The Credit Agreement is fully secured by a pledge and unconditional guarantee from the Company and all of its subsidiaries, except Shenandoah Telephone Company. This provides the lenders a security interest in substantially all of the assets of the Company.

Shentel’s Term Loans require quarterly payments based on a percentage of the outstanding balance. Based on the outstanding balance as of December 31, 2022, Term Loan A-1 requires quarterly principal repayments of $0.2 million from September 30, 2023 through June 30, 2024; then increasing to $0.5 million quarterly from September 30, 2024 through March 31, 2026, with the remaining balance due June 30, 2026. Based on the outstanding balance as of December 31, 2022, Term Loan A-2 requires quarterly principal repayments of $0.1 million through March 31, 2028, with the remaining balance due June 30, 2028. These scheduled payments are also summarized below:

(in thousands)Amount
2023$656 
20241,781 
20252,250 
202634,125 
2027375 
2028 and thereafter35,813 
Total$75,000 

Shentel has not made any borrowings under its Revolver as of December 31, 2022. In the event borrowings are made in the future, the entire outstanding principal amount borrowed is due June 30, 2026.

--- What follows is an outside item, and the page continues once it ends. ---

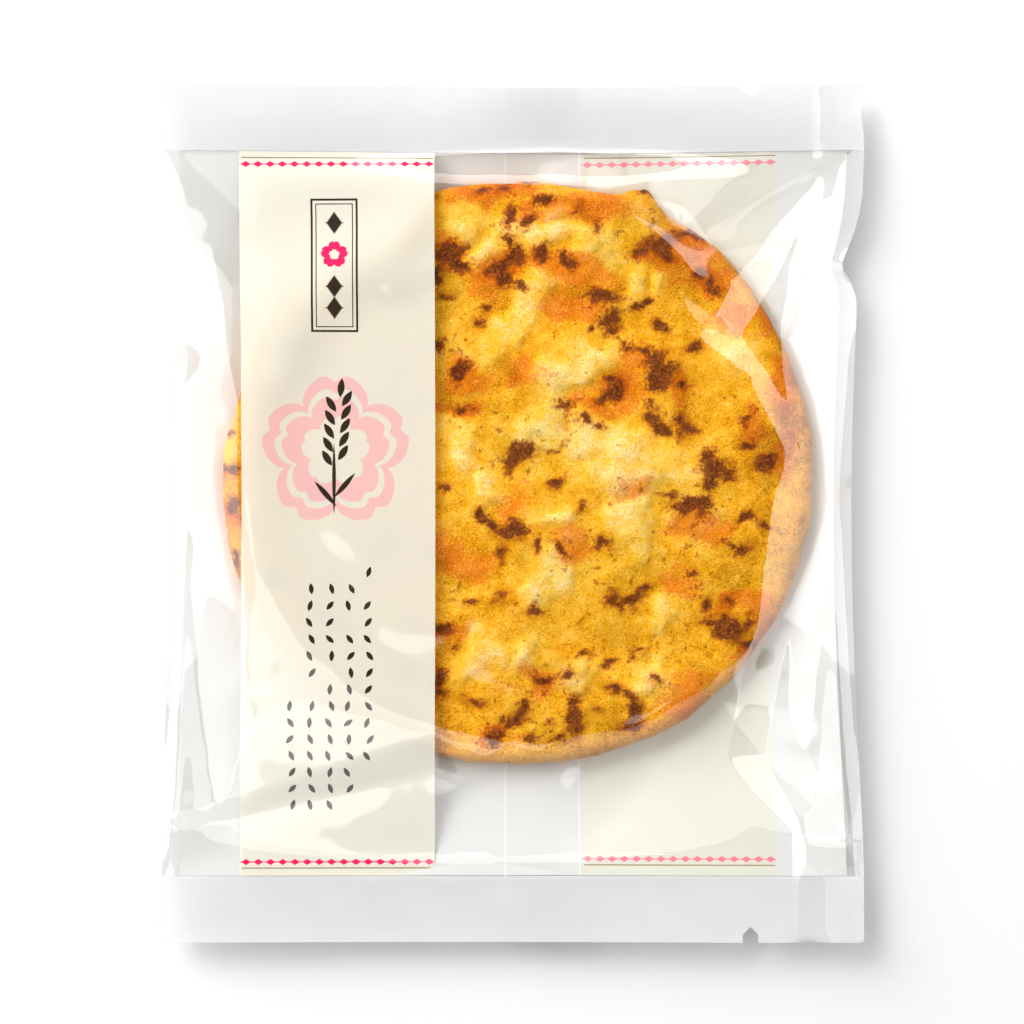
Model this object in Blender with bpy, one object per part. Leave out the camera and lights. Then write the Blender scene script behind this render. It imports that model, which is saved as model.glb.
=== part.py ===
"""A large rice cracker sealed in a clear film pack, lying on its back, as one closed solid.

The pack is a tube of film. Its two ends are sealed flat and cut straight, with a small tear
notch in each, and the seam down its back is a fin folded flat. The round cracker holds the
tube open, so the body is flat above and below the cracker. All round it the film runs down
to the end seals and to the side folds, which are drawn in a little and kinked.
The frame is in metres: +Y is the top end, +Z faces the viewer, and z = 0 is the table.
"""

import math

import bmesh
import bpy

PACK_WIDTH = 0.1304
PACK_LENGTH = 0.1596
PACK_HEIGHT = 0.0096
SEAL_LENGTH = 0.0123
EDGE_LEVEL = 0.0050
EDGE_THICKNESS = 0.0006

CRACKER_X = 0.0010
CRACKER_Y = 0.0072
TOP_FLAT_RADIUS = 0.048
BASE_FLAT_RADIUS = 0.046

SIDE_DRAW = {1: 0.0023, -1: 0.0010}
BOW_POWER = 1.5
SIDE_KINKS = (
    # side, y, depth, reach above, reach below
    (1, 0.0460, 0.0036, 0.0150, 0.0080),
    (1, 0.0745, 0.0009, 0.0040, 0.0050),
    (-1, 0.0294, 0.0016, 0.0130, 0.0080),
    (-1, 0.0735, 0.0006, 0.0040, 0.0050),
)
KINK_BITE = 10

FIN_LEFT = -0.0015
FIN_RIGHT = 0.0124
FIN_THICKNESS = 0.0005
FIN_STEP = 0.0003

COLUMNS = 36
ROWS = 44
NOTCH_X = 0.0441
NOTCH_WIDTH = 0.0032
NOTCH_DEPTH = 0.0028
NOTCH_STRAIGHT = 0.0020

HALF_WIDTH = PACK_WIDTH / 2
HALF_LENGTH = PACK_LENGTH / 2
HALF_BODY = HALF_LENGTH - SEAL_LENGTH


def clear_scene():
    for obj in list(bpy.data.objects):
        bpy.data.objects.remove(obj, do_unlink=True)


def new_collection(name):
    collection = bpy.data.collections.new(name)
    bpy.context.scene.collection.children.link(collection)
    return collection


def film_material():
    """Clear film over a white backing print, as it reads from a distance."""
    material = bpy.data.materials.new("printed_film")
    material.use_nodes = True
    shader = material.node_tree.nodes["Principled BSDF"]
    shader.inputs["Base Color"].default_value = (0.86, 0.80, 0.66, 1.0)
    shader.inputs["Roughness"].default_value = 0.22
    shader.inputs["Metallic"].default_value = 0.0
    return material


def side_bow(side, y):
    """How far the full pack draws a side fold in at this height, without its kinks."""
    return SIDE_DRAW[side] * max(0.0, 1 - (y / HALF_BODY) ** 2) ** BOW_POWER


def side_draw(side, y):
    """How far a side fold is drawn in at this height: a shallow bow, with a cusp at each kink."""
    bow = side_bow(side, y)
    for kink_side, kink_y, depth, above, below in SIDE_KINKS:
        reach = above if y > kink_y else below
        nearness = max(0.0, 1 - abs(y - kink_y) / reach)
        if kink_side == side:
            bow += depth * nearness**2
    return bow


def across(column, y):
    """World x of a column of the flat tube, given its x while the tube lay flat."""
    side = 1 if column > 0 else -1
    share = abs(column) / HALF_WIDTH
    plain = side_bow(side, y)
    kinked = side_draw(side, y) - plain
    return column - side * (plain * share + kinked * share**KINK_BITE)


def puff(x, y, flat_radius):
    """0 at the folds and seals, 1 over the flat round the cracker's middle, and convex between."""
    side = 1 if x > 0 else -1
    to_fold = max(0.0, HALF_WIDTH - side_draw(side, y) - abs(x))
    to_seal = max(0.0, HALF_BODY - abs(y))
    if to_fold == 0 or to_seal == 0:
        return 0.0
    to_edge = (to_fold**-3 + to_seal**-3) ** (-1 / 3)
    to_flat = max(0.0, math.hypot(x - CRACKER_X, y - CRACKER_Y) - flat_radius)
    return math.sin(math.pi / 2 * to_edge / (to_edge + to_flat))


def front_z(x, y):
    lowest = EDGE_LEVEL + EDGE_THICKNESS / 2
    return lowest + (PACK_HEIGHT - lowest) * puff(x, y, TOP_FLAT_RADIUS)


def back_z(x, y, on_fin):
    """The back film, with the folded fin standing below it wherever it is clear of the table."""
    highest = EDGE_LEVEL - EDGE_THICKNESS / 2
    level = highest * (1 - puff(x, y, BASE_FLAT_RADIUS))
    return max(0.0, level - FIN_THICKNESS) if on_fin else level


def column_places():
    """Evenly spaced columns, with a pair close together at each edge of the back fin."""
    step = PACK_WIDTH / COLUMNS
    fin_edges = (FIN_LEFT, FIN_RIGHT)
    even = [i * step - HALF_WIDTH for i in range(COLUMNS + 1)]
    clear = [x for x in even if min(abs(x - edge) for edge in fin_edges) > step / 3]
    pairs = [FIN_LEFT - FIN_STEP, FIN_LEFT, FIN_RIGHT, FIN_RIGHT + FIN_STEP]
    return sorted(clear + pairs)


def row_places():
    """Evenly spaced rows over the body, and three across each end seal."""
    step = 2 * HALF_BODY / ROWS
    body = [i * step - HALF_BODY for i in range(ROWS + 1)]
    seal = [HALF_BODY + SEAL_LENGTH * i / 3 for i in (1, 2, 3)]
    return sorted([-y for y in seal] + body + seal)


def pack_solid(collection):
    """A sheet of quads, extruded once so that it closes, then shaped into front and back film."""
    columns = column_places()
    rows = row_places()
    bm = bmesh.new()
    bmesh.ops.create_grid(bm, x_segments=len(columns) - 1, y_segments=len(rows) - 1, size=0.5)
    front = list(bm.verts)
    places = {}
    for vertex in front:
        column = columns[round((vertex.co.x + 0.5) * (len(columns) - 1))]
        y = rows[round((vertex.co.y + 0.5) * (len(rows) - 1))]
        places[vertex] = (column, y)
        x = across(column, y)
        vertex.co = (x, y, front_z(x, y))
    made = bmesh.ops.extrude_face_region(bm, geom=bm.faces[:])["geom"]
    back = [item for item in made if isinstance(item, bmesh.types.BMVert)]
    column_at = {(round(v.co.x, 7), round(v.co.y, 7)): places[v][0] for v in front}
    for vertex in back:
        x, y = vertex.co.x, vertex.co.y
        column = column_at[(round(x, 7), round(y, 7))]
        vertex.co.z = back_z(x, y, FIN_LEFT <= column <= FIN_RIGHT)
    bmesh.ops.recalc_face_normals(bm, faces=bm.faces[:])
    mesh = bpy.data.meshes.new("cracker_pack")
    bm.to_mesh(mesh)
    bm.free()
    mesh.shade_smooth()
    mesh.set_sharp_from_angle(angle=math.radians(40))
    pack = bpy.data.objects.new("cracker_pack", mesh)
    collection.objects.link(pack)
    pack.data.materials.append(film_material())
    return pack


def notch_cutter(name, end, straight, collection):
    """A pointed tab that stands across an end seal: end is 1 at the top and -1 at the bottom."""
    curve = bpy.data.curves.new(name, "CURVE")
    curve.dimensions = "2D"
    curve.fill_mode = "BOTH"
    curve.extrude = EDGE_LEVEL / 2
    outline = curve.splines.new("POLY")
    half = NOTCH_WIDTH / 2
    beyond = -NOTCH_DEPTH
    corners = [(-half, beyond), (half, beyond), (half, straight), (0, NOTCH_DEPTH), (-half, straight)]
    outline.points.add(len(corners) - 1)
    for point, (x, inward) in zip(outline.points, corners):
        point.co = (NOTCH_X + x, end * (HALF_LENGTH - inward), 0, 1)
    outline.use_cyclic_u = True
    flat = bpy.data.objects.new(name + "_outline", curve)
    collection.objects.link(flat)
    bpy.context.view_layer.update()
    mesh = bpy.data.meshes.new_from_object(flat.evaluated_get(bpy.context.evaluated_depsgraph_get()))
    bpy.data.objects.remove(flat, do_unlink=True)
    bm = bmesh.new()
    bm.from_mesh(mesh)
    bmesh.ops.remove_doubles(bm, verts=bm.verts[:], dist=1e-6)
    bmesh.ops.recalc_face_normals(bm, faces=bm.faces[:])
    bmesh.ops.translate(bm, verts=bm.verts[:], vec=(0, 0, EDGE_LEVEL))
    bm.to_mesh(mesh)
    bm.free()
    cutter = bpy.data.objects.new(name, mesh)
    collection.objects.link(cutter)
    cutter.hide_render = True
    cutter.display_type = "WIRE"
    return cutter


def cut(target, cutter):
    modifier = target.modifiers.new(cutter.name, "BOOLEAN")
    modifier.operation = "DIFFERENCE"
    modifier.solver = "EXACT"
    modifier.object = cutter


clear_scene()
pack_parts = new_collection("rice_cracker_pack")
cutters = new_collection("cutters")
pack = pack_solid(pack_parts)
cut(pack, notch_cutter("top_notch", 1, 0.0, cutters))
cut(pack, notch_cutter("bottom_notch", -1, NOTCH_STRAIGHT, cutters))
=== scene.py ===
import math

import bpy
import mathutils
import numpy as np
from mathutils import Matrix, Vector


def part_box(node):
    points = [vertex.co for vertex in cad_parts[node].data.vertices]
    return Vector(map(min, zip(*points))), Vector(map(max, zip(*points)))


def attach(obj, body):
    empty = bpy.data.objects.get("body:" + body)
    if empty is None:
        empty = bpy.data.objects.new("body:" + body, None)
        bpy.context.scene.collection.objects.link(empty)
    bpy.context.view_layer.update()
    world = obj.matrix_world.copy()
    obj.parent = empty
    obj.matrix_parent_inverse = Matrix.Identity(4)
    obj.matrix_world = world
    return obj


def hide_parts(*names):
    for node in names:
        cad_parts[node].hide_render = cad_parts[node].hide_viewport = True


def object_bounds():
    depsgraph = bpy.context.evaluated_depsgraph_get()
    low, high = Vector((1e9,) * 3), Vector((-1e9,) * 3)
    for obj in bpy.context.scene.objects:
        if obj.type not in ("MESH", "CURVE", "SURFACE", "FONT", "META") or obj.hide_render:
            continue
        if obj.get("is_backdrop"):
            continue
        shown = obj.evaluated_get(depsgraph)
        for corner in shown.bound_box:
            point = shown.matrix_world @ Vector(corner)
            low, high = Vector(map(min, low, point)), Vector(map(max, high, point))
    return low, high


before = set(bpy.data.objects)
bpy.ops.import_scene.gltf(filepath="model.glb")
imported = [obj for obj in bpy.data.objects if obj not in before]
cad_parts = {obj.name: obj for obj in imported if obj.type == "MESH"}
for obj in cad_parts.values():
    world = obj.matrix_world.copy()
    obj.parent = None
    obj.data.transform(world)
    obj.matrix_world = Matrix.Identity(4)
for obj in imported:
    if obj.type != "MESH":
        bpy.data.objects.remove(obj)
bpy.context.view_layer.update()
pack_low, pack_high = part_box("cracker_pack")
PACK_WIDTH = pack_high[0] - pack_low[0]
PACK_LENGTH = pack_high[1] - pack_low[1]


# The table is a sheet of plain white board, wide enough for its edges to stay out of sight.
# It is not part of the object.
def add_node(tree, kind, inputs=None, **settings):
    """Adds a shader node. An input, by name or by number, takes a value or another node's socket."""
    made = tree.nodes.new(kind)
    for name, value in settings.items():
        setattr(made, name, value)
    for name, value in (inputs or {}).items():
        if isinstance(value, bpy.types.NodeSocket):
            tree.links.new(value, made.inputs[name])
        else:
            made.inputs[name].default_value = value
    return made


def new_material(name):
    """A material with an empty node tree and its output node."""
    material = bpy.data.materials.new(name)
    material.use_nodes = True
    material.node_tree.nodes.clear()
    output = material.node_tree.nodes.new("ShaderNodeOutputMaterial")
    return material, material.node_tree, output.inputs["Surface"]


bpy.ops.object.select_all(action="DESELECT")
bpy.ops.mesh.primitive_plane_add(size=8, location=(0, 0, pack_low[2]))
table = bpy.context.object
table.name = "white_table"
board, tree, surface = new_material("white_board")
board_shader = add_node(
    tree, "ShaderNodeBsdfPrincipled", {"Base Color": (0.76, 0.76, 0.76, 1), "Roughness": 0.7}
)
tree.links.new(board_shader.outputs[0], surface)
table.data.materials.append(board)
table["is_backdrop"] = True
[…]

The International Exchange (ICE) Benchmark Administration ceased the publication of one-week and two-month LIBOR on December 31, 2021 and the remaining tenors (overnight, one-month, three-month, six-month and 12-month) will cease to be published on June 30, 2023. Our term loans and revolver identify LIBOR as a reference rate for tenors ceasing on June 30, 2023 and maturing after 2023. Alternative reference rates that replace LIBOR may not yield the same or similar economic results over the terms of the financial instruments. The transition from LIBOR could result in us paying higher or lower interest rates on our current LIBOR-indexed term loans. Our Credit Agreement includes provisions that provide for the identification of a LIBOR replacement rate. Due to the uncertainty regarding the transition from LIBOR-indexed financial instruments and the manner in which an alternative reference rate will apply, we cannot yet reasonably estimate the expected financial impact of the LIBOR transition. Any changes to the reference rate will be agreed through an amendment to the Credit Agreement and are expected to reference the Secured Overnight Financing Rate, though the timing of such amendment and applicability to any future amounts owed under the Credit Agreement are not certain at this time.